Insight into the Regulatory Role of Defect Evolution on the Growth of Single-Crystalline Covalent Organic Frameworks

The rapid synthesis of large-sized single-crystalline two-dimensional (2D) covalent organic frameworks (COFs) remains a formidable challenge with current synthetic techniques. A thorough microscopic comprehension of the dynamic processes that govern crystal growth from the perspective of defect formation/repair is imperative. Here, molecular dynamics simulations combined with a dynamic bond model are employed to track the real-time defect evolution in the growth of 2D COFs on surfaces. Our results indicate that defects at grain boundaries, caused by the random orientation of monomers, serve as critical barriers to crystal growth.
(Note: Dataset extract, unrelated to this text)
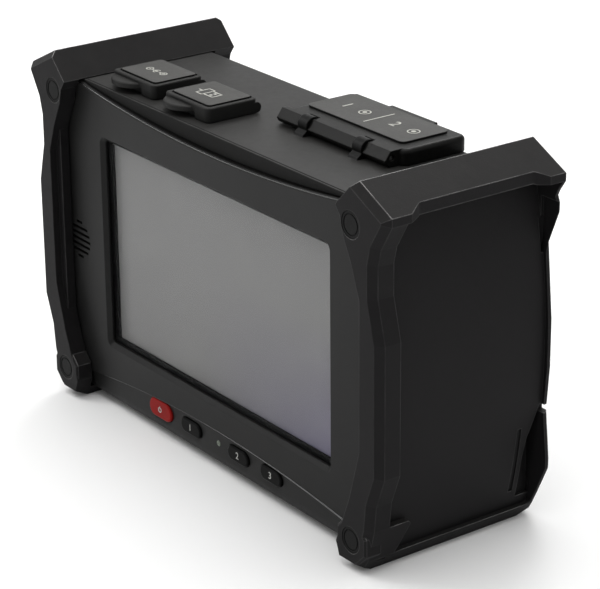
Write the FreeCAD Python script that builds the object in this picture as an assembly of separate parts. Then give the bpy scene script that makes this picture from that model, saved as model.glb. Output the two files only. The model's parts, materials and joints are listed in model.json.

During the growth process, defects evolve through multiple pathways, involving dynamic reorganization and self-repair. We demonstrate that the interplay between activation energy and binding energy influences defect repair and, thereby, crystal growth and product morphology. Enhancing both forward and reverse reaction rates, achieved by reducing activation and binding energies within a narrow knife-blade parameter space, facilitates rapid defect repair and promotes single-crystal growth. These findings provide mechanistic insights into defect dynamics and inform the rational design of the reaction conditions for the synthesis of high-quality 2D COFs.